_DATA SHOWN_

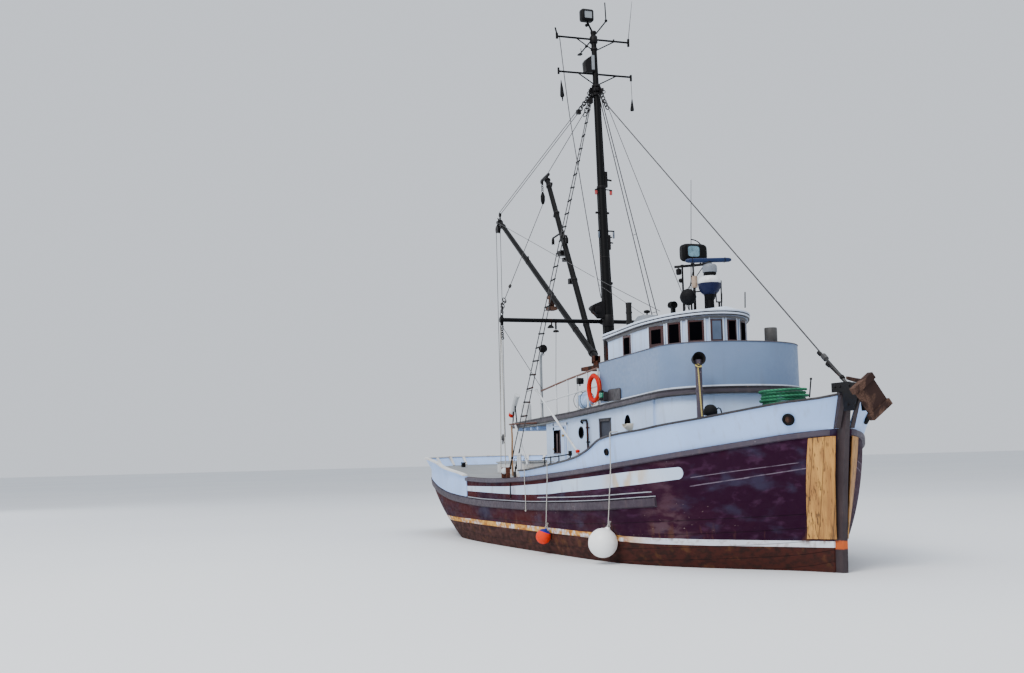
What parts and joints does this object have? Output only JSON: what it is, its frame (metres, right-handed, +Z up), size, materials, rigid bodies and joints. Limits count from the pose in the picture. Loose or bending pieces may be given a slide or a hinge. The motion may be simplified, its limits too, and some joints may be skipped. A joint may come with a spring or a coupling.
{
  "type": "purse seiner",
  "caption": "Wooden fishing boat afloat: pilothouse forward, mast with two booms, open working deck aft, round stern",
  "frame": {"origin": "amidships on the centreline, at the waterline", "axes": "+X towards the bow, +Y to port, +Z up"},
  "size_m": [18.5285, 5.426, 14.73],
  "materials": {
    "hull": "painted planking, weathered",
    "keel": "antifouling paint",
    "stem": "painted, worn",
    "bulwark_starboard": "painted",
    "bulwark_port": "painted",
    "bulwark_stern": "painted",
    "guard_starboard": "painted, worn",
    "guard_port": "painted, worn",
    "rub_strake": "painted, worn",
    "deckhouse_side_starboard": "painted",
    "deckhouse_side_port": "painted",
    "deckhouse_front": "painted",
    "deckhouse_aft": "painted",
    "deckhouse_door": "varnished",
    "boat_deck": "painted",
    "dodger": "painted",
    "railing_starboard": "painted pipe",
    "railing_port": "painted pipe",
    "pilothouse_wall": "painted",
    "pilothouse_aft": "painted",
    "pilothouse_door": "varnished",
    "pilothouse_roof": "painted",
    "radar_pedestal": "painted",
    "radar_scanner": "gloss",
    "light_mast": "painted",
    "roof_ball": "matte",
    "roof_hump": "painted",
    "stack_pipe": "sooty",
    "vent_pipe": "painted",
    "cowl_vent": "painted",
    "life_ring": "faded",
    "sidelight_starboard": "painted",
    "sidelight_port": "painted",
    "gas_bottle": "painted, rusty",
    "mast": "painted, rusty",
    "spreader_bar": "painted",
    "boom_bracket": "painted",
    "main_boom_swivel": "painted",
    "main_boom": "painted",
    "second_boom_swivel": "painted",
    "second_boom": "painted",
    "hatch_coaming": "painted",
    "hatch_lid": "painted",
    "deck_winch_frame": "rusty",
    "deck_winch_drum": "rusty",
    "anchor_winch_base": "rusty",
    "anchor_winch_drum": "rusty",
    "bow_roller": "rusty",
    "davit": "painted",
    "propeller": "cast",
    "rudder": "antifouling paint",
    "forestay": "wire, weathered",
    "shrouds_starboard": "wire, weathered",
    "shrouds_port": "wire, weathered",
    "anchor": "rusty",
    "fender_white": "matte",
    "fender_orange": "matte"
  },
  "bodies": {
    "vessel": {"hull": "hull", "keel": "keel", "stem": "stem", "bulwark_starboard": "bulwark_starboard", "bulwark_port": "bulwark_port", "bulwark_stern": "bulwark_stern", "guard_starboard": "guard_starboard", "guard_port": "guard_port", "rub_strake": "rub_strake", "deckhouse_side_starboard": "deckhouse_side_starboard", "deckhouse_side_port": "deckhouse_side_port", "deckhouse_front": "deckhouse_front", "deckhouse_aft": "deckhouse_aft", "boat_deck": "boat_deck", "dodger": "dodger", "railing_starboard": "railing_starboard", "railing_port": "railing_port", "pilothouse_wall": "pilothouse_wall", "pilothouse_aft": "pilothouse_aft", "pilothouse_roof": "pilothouse_roof", "radar_pedestal": "radar_pedestal", "light_mast": "light_mast", "roof_ball": "roof_ball", "roof_hump": "roof_hump", "stack_pipe": "stack_pipe", "vent_pipe": "vent_pipe", "cowl_vent": "cowl_vent", "life_ring": "life_ring", "sidelight_starboard": "sidelight_starboard", "sidelight_port": "sidelight_port", "gas_bottle": "gas_bottle", "mast": "mast", "spreader_bar": "spreader_bar", "boom_bracket": "boom_bracket", "hatch_coaming": "hatch_coaming", "deck_winch_frame": "deck_winch_frame", "anchor_winch_base": "anchor_winch_base", "bow_roller": "bow_roller", "forestay": "forestay", "shrouds_starboard": "shrouds_starboard", "shrouds_port": "shrouds_port", "anchor": "anchor", "fender_white": "fender_white", "fender_orange": "fender_orange"},
    "propeller": {"propeller": "propeller"},
    "rudder": {"rudder": "rudder"},
    "radar_scanner": {"radar_scanner": "radar_scanner"},
    "deckhouse_door": {"deckhouse_door": "deckhouse_door"},
    "pilothouse_door": {"pilothouse_door": "pilothouse_door"},
    "hatch_lid": {"hatch_lid": "hatch_lid"},
    "main_swivel": {"main_boom_swivel": "main_boom_swivel"},
    "main_boom": {"main_boom": "main_boom"},
    "second_swivel": {"second_boom_swivel": "second_boom_swivel"},
    "second_boom": {"second_boom": "second_boom"},
    "deck_winch_drum": {"deck_winch_drum": "deck_winch_drum"},
    "anchor_winch_drum": {"anchor_winch_drum": "anchor_winch_drum"},
    "davit": {"davit": "davit"}
  },
  "joints": [
    {"name": "propeller_spin", "type": "hinge", "parent": "vessel", "child": "propeller", "pos_m": [-6.11, 0, -1.3], "axis": [1, 0, 0], "continuous": true},
    {"name": "rudder_turn", "type": "hinge", "parent": "vessel", "child": "rudder", "pos_m": [-6.95, 0, -1], "axis": [0, 0, 1], "range_deg": [-35, 35]},
    {"name": "radar_spin", "type": "hinge", "parent": "vessel", "child": "radar_scanner", "pos_m": [4.45, 0, 5.79], "axis": [0, 0, 1], "continuous": true},
    {"name": "deckhouse_door_swing", "type": "hinge", "parent": "vessel", "child": "deckhouse_door", "pos_m": [0.498, -1.4735, 2.15], "axis": [0, 0, 1], "range_deg": [0, 100]},
    {"name": "pilothouse_door_swing", "type": "hinge", "parent": "vessel", "child": "pilothouse_door", "pos_m": [1.9665, 0.318, 3.7], "axis": [0, 0, 1], "range_deg": [-100, 0]},
    {"name": "hatch_lift", "type": "hinge", "parent": "vessel", "child": "hatch_lid", "pos_m": [-5.63, 0, 1.9305], "axis": [0, 1, 0], "range_deg": [-80, 0]},
    {"name": "main_boom_slew", "type": "hinge", "parent": "vessel", "child": "main_swivel", "pos_m": [-0.64, -0.15, 4.2], "axis": [0, 0, 1], "range_deg": [0, 40]},
    {"name": "main_boom_top", "type": "hinge", "parent": "main_swivel", "child": "main_boom", "pos_m": [-0.64, -0.15, 4.28], "axis": [0, 1, 0], "range_deg": [-30, 20]},
    {"name": "second_boom_slew", "type": "hinge", "parent": "vessel", "child": "second_swivel", "pos_m": [-1.15, 0.08, 4.2], "axis": [0, 0, 1], "range_deg": [-40, 0]},
    {"name": "second_boom_top", "type": "hinge", "parent": "second_swivel", "child": "second_boom", "pos_m": [-1.15, 0.08, 4.28], "axis": [0, 1, 0], "range_deg": [-50, 5]},
    {"name": "deck_winch_spin", "type": "hinge", "parent": "vessel", "child": "deck_winch_drum", "pos_m": [-1.5, 0, 2], "axis": [0, 1, 0], "continuous": true},
    {"name": "anchor_winch_spin", "type": "hinge", "parent": "vessel", "child": "anchor_winch_drum", "pos_m": [6.92, 0, 2.52], "axis": [0, 1, 0], "continuous": true},
    {"name": "davit_slew", "type": "hinge", "parent": "vessel", "child": "davit", "pos_m": [-0.89, -1.45, 3.5], "axis": [0, 0, 1], "range_deg": [-60, 60]}
  ]
}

_GOAL_
Pick out each line in the material containing "materials".

_CORRECT ANSWER_
What parts and joints does this object have? Output only JSON: what it is, its frame (metres, right-handed, +Z up), size, materials, rigid bodies and joints. Limits count from the pose in the picture. Loose or bending pieces may be given a slide or a hinge. The motion may be simplified, its limits too, and some joints may be skipped. A joint may come with a spring or a coupling.
  "materials": {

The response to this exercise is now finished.